The Fund shall cover a broad range of social security and welfare requirements, represented by the acronym HELPS, or Health, Education, Livelihood, Emergency Assistance, Pension and Shelter. The first three are designed for the able-bodied poor who want to move up in life and the last three are for the elderly, the infirm and the sick.
To prevent politicians and vested interests from taking advantage of the Fund and meddling on the usage, a professional management team, modeled after the Nordic/Singapore management of sovereign funds is mandatory under Serendipity.
As spelled out in an explainer, Serendipity “is a project of, by, from and for the people to directly, properly, sufficiently, empower themselves through an effective social security, human development and welfare program for all.”
While the specifics on how to transform that proposal into an actual 20 percent yearly and mandatory allocation in the national spending program have yet to be laid down, step-by-step, the legal thrust is clear enough. A group of citizens will directly petition the Supreme Court for a constitutional amendment to allocate that amount for the Fund.
Lay leaders with legal background, citizens from across all dioceses and priests and bishops will sign that petition. It is a revolutionary approach but the proponents are hopeful that the Fund will come to be the first amendment to the Constitution. Bishop Bastes and other proponents are hopeful that the amendment shall come to pass without much political recrimination and rancor. Can the High Court ignore a citizens’ petition of more than a million easily-verifiable signatures?
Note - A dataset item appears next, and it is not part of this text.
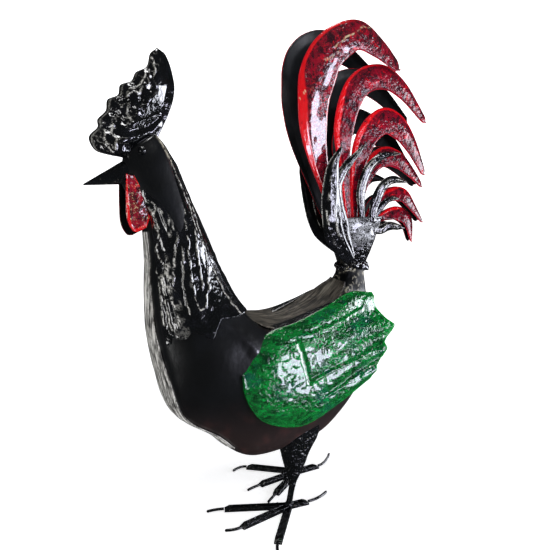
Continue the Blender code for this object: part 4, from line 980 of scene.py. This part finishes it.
def makeWing(side, label):
    # domed sheet: dome 1 - (2s - 1)^4 across, cosine ridges to the scalloped tips, rim turned in
    forward = np.linspace(0, 1, wings["stations"]) ** 0.85
    share = np.linspace(0, 1, wings["across"])
    reach = readKnots(wings["reach"], share)
    low = alongPath(onFigure(wings["low"]), forward)
    high = alongPath(onFigure(wings["high"]), forward)
    flat = low[:, None] + (high - low)[:, None] * share[None, :, None]
    flat[..., 0] += onFigure(reach) * forward[:, None] ** 3
    rear = rise(forward, wings["ribStart"], 1)[:, None]
    edge = 1 - (2 * share - 1) ** 4
    dome = wings["dome"] * edge * rise(forward, 0, 0.35)[:, None] * (1 - 0.5 * rear)
    ridge = np.cos(math.pi * np.interp(share, (0.0, *wings["tips"], 1.0), (1, 2, 4, 6, 8, 9)))
    relief = wings["ridge"] * ridge * rear * (1 - (2 * share - 1) ** 6)
    lean = wings["lean"] * share ** 1.5 + wings["rearLean"] * share * forward[:, None] ** 2
    across = onFigure(wings["plane"] + dome - lean) + relief
    points = np.stack((flat[..., 0], across, flat[..., 1]), axis=-1)
    # hammer marks, the shoulder groove and the crisp ribs
    inside = np.minimum(rise(forward, 0, 0.06), 1 - rise(forward, 0.97, 1))[:, None] * rise(edge, 0.1, 0.4)
    seed = 70 + side
    height, width = wings["grooveRidge"]
    detail = lumps(points, wings["dents"], seed) + height * lineRidge(points, wings["groove"], width)
    width, hollowWidth = wings["ribWidths"]
    ribs = ridges(points, wings["ribs"], width)
    hollows = ridges(points - np.array((0, 0, wings["ribHollow"])), wings["ribs"], hollowWidth)
    detail = detail + wings["ribHeight"] * ribs - wings["ribHeight"] * hollows
    points[..., 1] += detail * (0.35 + 0.65 * inside)
    points[..., 2] -= onFigure(wings["drop"][side])
    # the rim rolls in towards the body step by step, at the top, below and in front
    depth = onFigure(wings["turnIn"]) * (1 - rise(forward, *wings["rimFade"])) + figure["sheet"]
    lines = [points]
    for step in wings["rolled"]:
        turn = depth[:, None, None] * np.array((0.0, step, 0.0))
        lines = [points[:, :1] - turn, *lines, points[:, -1:] - turn]
    points = np.concatenate(lines, axis=1)
    fronts = []
    for step in wings["rolled"][::-1]:
        front = points[:1].copy()
        front[..., 1] = np.minimum(front[..., 1], points[:1, 4:5, 1] - depth[0] * step)
        fronts.append(front)
    points = np.concatenate((*fronts, points))
    points[..., 1] *= side
    # painted shade: the turned-in rim is black, standing for the shaded gap against the body
    turned = np.zeros(points.shape[:2])     # black where the rim is turned in at the top
    turned[:, -len(wings["rolled"]):] = 1
    columns = np.abs(np.linspace(-1, 1, points.shape[1]))[None, :]
    lastRows = np.linspace(0, 1, points.shape[0])[:, None]
    border = np.maximum(rise(columns, 0.90, 0.96), rise(lastRows, 0.975, 0.995))
    marks = {"rim": border * (1 - turned), "turned": turned}
    return makePiece("wing_" + label + "_plate", points, "wing_" + label,
                     [wingGreen, wingBack], (0.0, side, 0.0), marks)


def socketPoints():
    # flat-sided rings: powers of sine and cosine, from round at the waist to box-like at the mouth
    share = np.linspace(0, 1, tailSocket["rings"])[:, None]
    turn = np.linspace(0, 2 * math.pi, tailSocket["around"], endpoint=False)[None, :]
    roundness = 2 + 2 * share
    centre = onFigure(tailSocket["waist"]) * (1 - share) + onFigure(tailSocket["mouth"]) * share
    flare = share ** tailSocket["flare"]
    length = onFigure(tailSocket["waistLength"] * (1 - flare) + tailSocket["mouthLength"] * flare)
    depth = onFigure(tailSocket["waistDepth"] * (1 - flare) + tailSocket["mouthDepth"] * flare)
    wide = np.sign(np.cos(turn)) * np.abs(np.cos(turn)) ** (2 / roundness)
    deep = np.sign(np.sin(turn)) * np.abs(np.sin(turn)) ** (2 / roundness)
    return np.stack((centre[:, :1] + length / 2 * wide, depth / 2 * deep, centre[:, 1:] + 0 * turn), axis=-1)


def makeSocket():
    # the rings with dents along their normals, fading out at both ends
    points = socketPoints()
    # painted reflection: a pale patch high on the front of the sides, partly rubbed steel and partly
    # standing for the bright reflection there
    front = np.exp(-(np.abs(points[..., 0] - onFigure(tailSocket["wearAndSheenMiddle"]))
                     / onFigure(tailSocket["wearAndSheenReach"])) ** 4)
    high = rise(points[..., 2], *onFigure(tailSocket["wearAndSheenHeights"]))
    wear = 0.5 * np.clip(front * high, 0, 1) * rise(lumpNoise(points, 0.009, 83), -0.9, 0.3)
    share = np.linspace(0, 1, len(points))[:, None]
    inner = rise(share, 0, 0.05) * rise(1 - share, 0, 0.05)
    relief = lumps(points, tailSocket["dents"]) * inner
    return makePiece("tail_socket_shell", points + gridNormals(points) * relief[..., None], "tail_socket",
                     [socketBlackAndSheen], marks={"wear": wear})


tail = {
    "splay": 5.5,
    "layers": 7,
    "innerLayer": 0.0028,
    "dish": 0.07,
    "fold": 0.10,
    "stationLength": 0.0026,
    "stepWidth": 0.0016,
    "rolledEdge": (0.0012, 0.0022),     # depth and width
    "tilt": 0.0030,                 # lean of the sickles, the first of which is flat up to its crease
    "firstTilt": 0.0045,
    "flat": 0.0013,
    "crease": (0.48, 0.57),
    "stripEdge": (0.42, 0.84),      # where the red strip ends across a sickle, low and high up
    "stripGroove": (0.0006, 0.05),
    "sickleDents": ((0.0003, 0.013, 0), (0.00015, 0.006, 3)),
    "covertDents": ((0.0003, 0.012, 1), (0.00018, 0.005, 2)),
    "covertRidges": (-0.45, 0.35),  # across the feather
    "covertRidge": (0.0007, 0.10),
    "covertCrown": 0.0010,
    "covertWander": 0.25,
    "covertDish": 0.3,              # where its bulge starts
    # shares of the length, and of the width there
    "sickleProfile": ((0.0, 0.20), (0.2, 0.40), (0.4, 0.80), (0.58, 1.0), (0.7, 0.93), (0.8, 0.74),
                      (0.9, 0.53), (1.0, 0.32)),
    "covertProfile": ((0.0, 0.50), (0.3, 1.0), (0.55, 0.95), (0.8, 0.65), (1.0, 0.12)),
    # bright scratched lines on the first sickle, and their width and wander
    "creases": (((-2.7, 85.3), (-1.9, 84.7), (-1.2, 85.0), (-0.3, 85.8), (1.0, 87.0)),
                ((5.2, 94.2), (6.2, 95.2), (6.9, 96.3), (9.0, 97.4), (10.6, 98.3), (12.8, 98.9)),
                ((3.0, 92.0), (4.6, 93.0), (5.4, 93.2))),
    "creaseLine": (0.0005, 0.004),
}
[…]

The radical proposal, once enshrined in the Constitution, is designed to usher in some sort of a “liberation movement” for the underclass. With a guaranteed welfare program, they will hopefully break free from patronage politics, dole–out politics and vote according to the dictate of their conscience. The creation of an underclass, empowered and with civic virtues is the overarching agenda of Serendipity. It is designed as the antidote to politics of corruption and malfeasance. The Fund is a social insurance program with the grand political objective of freeing the vulnerable class from the clutches of corrupt politics.
At the 112th Plenary of the Catholic Bishops’ Conference of the Philippines (CBCP) in January, Bastes addressed his fellow bishops on the urgency of bringing the Church back to its roots, as the Church of the Poor. To focus attention to the poor means to do something concrete for the poor, the bishop intoned. The Serendipity Fund will precisely be that concrete step, he said.
Many things have transpired since that Plenary in Cebu City and the “concrete“ step to help the poor has a working draft already circulated by Bishop Bastes across his Sorsogon diocese. Sorsogon is a province always on the cusp of emerging into greatness but can never quite live up to its potential. Just like many other provinces in the country with unfulfilled potentials. Dragged, predictably, by debilitating poverty.
It is interesting to watch how the Sorsogon initiative on Project Serendipity will unfold at the larger political and legal stage. Our prayers are with Bishop Bastes.